Stored records —
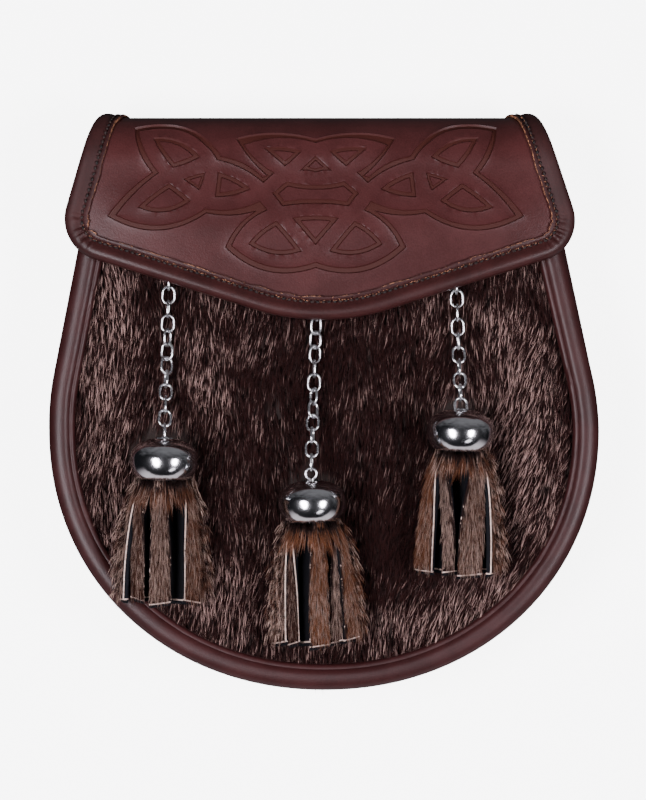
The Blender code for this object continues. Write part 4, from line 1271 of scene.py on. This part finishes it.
def eye_piece(side, material):
    """The wire loop in the cap's top, with its two legs down inside."""
    centre, across, up, out = cap_frame(side)
    roll = math.radians(EYE_ROLL[side])
    wide = across * math.cos(roll) - out * math.sin(roll)
    ring = (EYE_WIDTH - EYE_WIRE) / 2
    middle = centre + up * CAP_ABOVE * (1 + EYE_OUT[side])
    foot = middle - up * (ring + 3.4 * MM)
    apart = wide * EYE_WIRE * 0.6
    first = math.asin(EYE_WIRE * 0.6 / ring)
    arc = [middle + (wide * math.cos(a) + up * math.sin(a)) * ring
           for a in np.linspace(-0.5 * math.pi - first, first - 2.5 * math.pi, 28)]
    points = [foot - apart] + arc + [foot + apart]
    name = "cap_loop_" + side
    curve = bpy.data.curves.new(name, "CURVE")
    curve.dimensions = "3D"
    curve.bevel_depth = EYE_WIRE / 2
    curve.bevel_resolution = 3
    curve.use_fill_caps = True
    spline = curve.splines.new("POLY")
    spline.points.add(len(points) - 1)
    for point, place in zip(spline.points, points):
        point.co = (*place, 1.0)
    made = dress(baked(linked(name, curve), name), material)
    return seat(soften(made, 60), "chrome", "tassel_eye_" + side)


# Tassels

def strip_section(wide, shown):
    """Points round a strip: share across, height in the wall (0 flesh, 1 fur), cream and flesh marks."""
    line = 0.5 - CREAM_LINE / wide
    cream = 1 - CREAM_EDGE / STRIP_WALL
    face = [(x, 1.0, 0.0, 0.0) for x in np.linspace(-line + 0.01, line - 0.01, 7)]
    back = [(0.16, 0.0, 0.0, 1.0), (-0.16, 0.0, 0.0, 1.0)]
    edges = []
    for name in ("right", "left"):
        mark = SHOWN_LINE if name == shown else HIDDEN_LINE
        edges.append([(line, 1.0, mark, 0.0), (0.5, 1.0, mark, 0.0), (0.5, cream, mark, 0.0),
                      (0.5, cream - 0.02, 0.0, 1.0), (0.48, 0.0, 0.0, 1.0)])
    left = [(-x, h, c, f) for x, h, c, f in reversed(edges[1])]
    return np.array(face + edges[0] + back + left)


def strip_piece(side, row, material):
    """One strip of hide, its lower end cut at a slope, and the surface that its hair grows on."""
    centre, across, up, out = cap_frame(side)
    turn = math.radians(row.turn)
    around = math.atan2(row.across, row.deep)
    top = np.array((math.sin(around), math.cos(around))) * (CAP_MOUTH / 2 - 1.9 * MM)
    low = np.array((row.across, row.deep)) * MM
    length = TASSEL_LENGTH * row.long
    skew = 1.3 * MM * math.sin(row.across * 7)
    edge = CREAM_EDGE / STRIP_WALL
    end = 1 - CREAM_LINE / length
    stations = [(t, 0.0) for t in np.linspace(-0.04, end - 0.001, 24)]
    stations += [(end, 0.0), (1.0, 0.0), (1.0, edge), (1.0, edge + 0.02), (1.0, 0.97)]
    rings, cuts, flesh, flow = [], [], [], []
    for t, worn in stations:
        s = min(max(t, 0.0), 1.0)
        bell = 1 - (1 - s) ** 2.2
        spot = top * (1 - bell) + low * bell
        face = around * (1 - bell) + turn * bell if abs(around - turn) < math.pi else turn
        wide = row.wide * MM * (0.55 + 0.45 * min(1.0, s * 1.7) ** 0.8)
        section = strip_section(wide, row.line)
        share = section[:, :1]
        along = across * math.cos(face) - out * math.sin(face)
        normal = across * math.sin(face) + out * math.cos(face)
        middle = centre - up * (CAP_BELOW + length * t + 1.5 * MM * worn) + across * spot[0] + out * spot[1]
        rise = (np.minimum(section[:, 1:2], 1 - worn) - 0.5) * STRIP_WALL + 0.05 * wide * (1 - 4 * share ** 2)
        rings.append(middle + share * wide * along + rise * normal + skew * s ** 6 * share * up)
        bare = min(max((t - 0.05) / 0.10, 0.0), 1.0)
        shown = END_LINE if worn < edge + 0.01 else 0.0
        cuts.append(section[:, 2] * bare if t < end else np.full(len(section), shown))
        flesh.append(section[:, 3] if worn == 0.0 else np.ones(len(section)))
        flow.append(-up + np.linspace(-1.0, 1.0, 7)[:, None] * along * 0.06)
    rings = np.array(rings)
    body = sweep("strip", rings, material, {"flesh": flesh, "cut": cuts})
    rows = 22
    middle = rings[:rows, 3:4]
    face = middle + (rings[:rows, :7] - middle) * (1 - 2 * HAIR_INSET / (row.wide * MM))
    away = abs(row.turn)
    ground = hair_ground(face, grid_faces(rows, 7), np.array(flow[:rows]),
                         across * math.sin(turn) + out * math.cos(turn), -4,
                         1.0 if away < 100 else 0.12, row.pale, row.warm)
    return body, ground, 45 < away < 100


def collar_ground(side):
    """A ring just under the cap's mouth, where the hair runs out over the strips."""
    centre, across, up, out = cap_frame(side)
    angle = np.linspace(-2.0, 2.0, 17)[:, None]
    way = np.sin(angle) * across + np.cos(angle) * out
    face = [centre - up * (CAP_BELOW + down) + way * (CAP_MOUTH / 2 - inset)
            for down, inset in ((0.2 * MM, 1.0 * MM), (3.0 * MM, 0.2 * MM))]
    flow = np.array([-up + way * 0.25] * 2)
    return hair_ground(np.array(face), grid_faces(2, 17), flow, out, 8, 1.0, 0.3, COLLAR_WARM[side])


def tassel_piece(side, strip_finish, hair_finish, short, loose):
    """Eight strips of hide and the hair on them."""
    made = [strip_piece(side, Strip(*row), strip_finish) for row in STRIPS[side]]
    body = joined("tassel_strips_" + side, [row[0] for row in made])
    seat(soften(body, 35), "tassel_fur", "tassel_" + side)
    outer = joined("outer_" + side, [twin(row[1]) for row in made if row[2]])
    ground = joined("ground_" + side, [row[1] for row in made])
    share = 1.0
    seed = 20 + SIDES.index(side)
    coats = [grown("hair", surface, locks, density * share, seed, long, yaw, pitch, hair_finish)
             for surface, locks, density, long, yaw, pitch in (
                 (ground, short, 1800000, 1.0, 0.10, 0.08), (outer, loose, 420000, 1.0, 0.30, 0.26),
                 (collar_ground(side), short, 1200000, 1.5, 0.20, 0.12))]
    seat(soften(joined("tassel_hair_" + side, coats)), "tassel_fur")


# Camera, lights and floor

def camera():
    data = bpy.data.cameras.new("camera")
    made = linked("camera", data)
    made.location = (CAMERA_X, CAMERA_Y, CAMERA_HEIGHT)
    data.sensor_fit = "VERTICAL"
    data.sensor_height = SENSOR
    data.lens = SENSOR * (CAMERA_HEIGHT - BODY_DEPTH) / (PHOTO_HEIGHT * MM_PER_PIXEL * MM)
    data.clip_end = 20.0
    bpy.context.scene.camera = made


def soft_box(name, side, up, away, size, power):
    """An oval light panel: side and up are its angles from straight above, in degrees."""
    data = bpy.data.lights.new(name, "AREA")
    data.shape = "ELLIPSE"
    data.size, data.size_y = size
    data.energy = power
    data.color = (1.0, 0.962, 1.03)
    made = linked(name, data)
    way = Vector((math.tan(math.radians(side)), math.tan(math.radians(up)), 1.0)).normalized()
    made.location = way * away
    made.rotation_euler = (-way).to_track_quat("-Z", "Y").to_euler()


def studio():
    soft_box("box_left", -27, -8, 1.30, (0.76, 0.48), 22.0)
    soft_box("box_right", 36, -9, 1.35, (0.56, 0.42), 16.0)
    soft_box("card_small", 31, -41, 1.25, (0.46, 0.24), 0.8)
    world = bpy.data.worlds.new("studio")
    world.use_nodes = True
    net = Net(world.node_tree)
    way = net.coordinates("Generated")
    side, lean, height = [net.node("ShaderNodeSeparateXYZ", {0: way}, axis) for axis in range(3)]
    clutter = net.noise(way, 3.2, 3.0, 0.6, 0.8)
    light = net.smooth_step(lean + side * 0.30 + (clutter - 0.5) * 1.7, 0.1, 1.1)
    room = net.mix(light, (0.014, 0.015, 0.018, 1), (0.36, 0.36, 0.38, 1))
    front = net.smooth_step(0.30 - height + (clutter - 0.5) * 0.25, 0.0, 0.10)
    front = front * net.smooth_step(0.0 - lean, 0.30, 0.80)
    room = net.mix(front, room, (1.50, 1.38, 1.46, 1))
    net.fill(world.node_tree.nodes["Background"], {"Color": room, "Strength": 0.55})
    bpy.context.scene.world = world
    bpy.ops.mesh.primitive_plane_add(size=8.0, location=(0.0, 0.0, -0.0002))
    floor = bpy.context.object
    floor.name = "floor"
    floor.data.materials.append(finish("floor_paint", floor_paint))
    floor.visible_glossy = False
    floor.visible_diffuse = False


# The pouch

camera()
studio()
HAIR_TREE = hair_tree()
PATH_TREE = path_tree()

RIM_LEATHER = finish("rim_leather", leather, (0.026, 0.0066, 0.0066, 1), (0.044, 0.0118, 0.0118, 1),
                     0.43, 0.8, 0.30)
FLAP_LEATHER = finish("flap_face", leather, (0.045, 0.0122, 0.0118, 1), (0.066, 0.0190, 0.0186, 1),
                      0.38, 1.0, 0.17, True)
BACK_LEATHER = finish("back_leather", leather, (0.030, 0.0090, 0.0080, 1), (0.048, 0.0145, 0.0130, 1),
                      0.48, 1.2, 0.24)
BINDING_LEATHER = finish("binding_leather", binding_leather)
DARK_THREAD = finish("dark_thread", fibre, (0.006, 0.0025, 0.002, 1), (0.022, 0.008, 0.006, 1), 0.7)
TAN_FIBRE = finish("tan_fibre", fibre, (0.020, 0.006, 0.004, 1), (0.34, 0.145, 0.075, 1), 0.8)
FUR = finish("front_fur", fur, (0.0040, 0.0011, 0.0011, 1), (0.026, 0.0060, 0.0057, 1), (0.78, 0.50, 0.44, 1),
             (0.075, 0.021, 0.014, 1))
TASSEL_FUR = finish("tassel_hair", fur, (0.010, 0.0034, 0.0028, 1), (0.046, 0.0155, 0.0120, 1),
                    (0.72, 0.50, 0.41, 1), (0.29, 0.105, 0.046, 1))
CHROME = finish("chrome_plate", chrome, 0.10)
LINK_CHROME = finish("link_plate", chrome, 0.22)

for name, height, share, seed, node in (
        ("rim_back_roll", RIM_THICKNESS / 2, 0.0, 30, "back_rim"),
        ("rim_front_roll", BODY_DEPTH - RIM_THICKNESS / 2, 1.0, 31, "front_rim")):
    seat(rim_piece(name, height, share, seed, RIM_LEATHER), "leather", node)
seat(gusset_piece(RIM_LEATHER), "leather", "gusset")
for side in ("left", "right"):
    seat(belt_loop_piece(side, BACK_LEATHER), "leather", "belt_loop_" + side)
seat(flap_piece(FLAP_LEATHER), "flap_leather", "flap")
seat(binding_piece(BINDING_LEATHER), "leather", "flap_binding")
seat(hide_piece(finish("hide_skin", hide_skin)), "fur", "front_panel")
front_fur(FUR)

dress(frame["nodes"]["back_panel"], BACK_LEATHER)
for side in SIDES:
    dress(frame["nodes"]["staple_" + side], LINK_CHROME)
for node in sorted(frame["nodes"]):
    if node.startswith("chain_"):
        link_piece(node, LINK_CHROME)

SHORT_LOCKS = lock_collection("short_lock", 8, 8, hairs=6, length=6.0 * MM, spread=0.60 * MM, lift=0.85 * MM,
                              thickness=0.26 * MM, clump=0.1, straight=True)
LOOSE_LOCKS = lock_collection("loose_lock", 9, 8, hairs=5, length=5.6 * MM, spread=0.7 * MM, lift=2.5 * MM,
                              thickness=0.22 * MM, clump=0.1, straight=False)
STRIP_LEATHER = finish("strip_leather", strip_leather)
for side in SIDES:
    cap_piece(side, CHROME)
    eye_piece(side, LINK_CHROME)
    tassel_piece(side, STRIP_LEATHER, TASSEL_FUR, SHORT_LOCKS, LOOSE_LOCKS)
remove_collection(SHORT_LOCKS)
remove_collection(LOOSE_LOCKS)

EDGE = whole_edge(0.5 * MM)
stitch_row("binding_stitches", on_edge(EDGE, BINDING_STITCH, FLAP_SKIN - 0.42 * MM), STITCH_SPACING,
           DARK_THREAD, length=1.35 * MM, thickness=1.0 * MM, tilt=0.35)
LOWER = EDGE[EDGE[:, 4] > 0.3]
RIGHT = EDGE[(EDGE[:, 0] > 0) & (EDGE[:, 4] <= 0.3) & (EDGE[:, 1] > -FOLD_RUN / 2)]
for name, part, depth, spacing, seed in (
        ("frays_lower", LOWER, 6.5 * MM, 1.0 * MM, 2), ("frays_edge", LOWER, 7.9 * MM, 4.5 * MM, 3),
        ("frays_side", RIGHT, 6.4 * MM, 1.9 * MM, 4)):
    stitch_row(name, on_edge(part, depth, FLAP_SKIN - 0.20 * MM), spacing, TAN_FIBRE, length=0.9 * MM,
               thickness=0.28 * MM, tilt=1.0, loose=0.34 * MM, seed=seed)
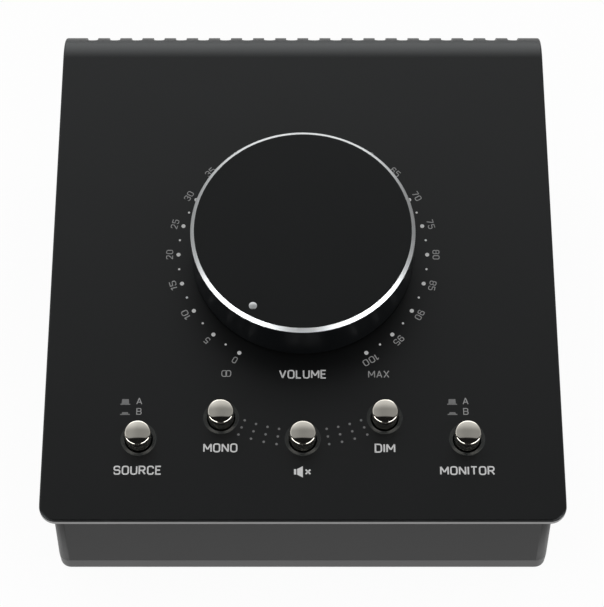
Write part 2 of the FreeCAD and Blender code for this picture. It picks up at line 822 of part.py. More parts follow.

Exercise description —
Gather all lines with the string "code" from the data.

Solution to this problem —
The Blender code for this object continues. Write part 4, from line 1271 of scene.py on. This part finishes it.
Write part 2 of the FreeCAD and Blender code for this picture. It picks up at line 822 of part.py. More parts follow.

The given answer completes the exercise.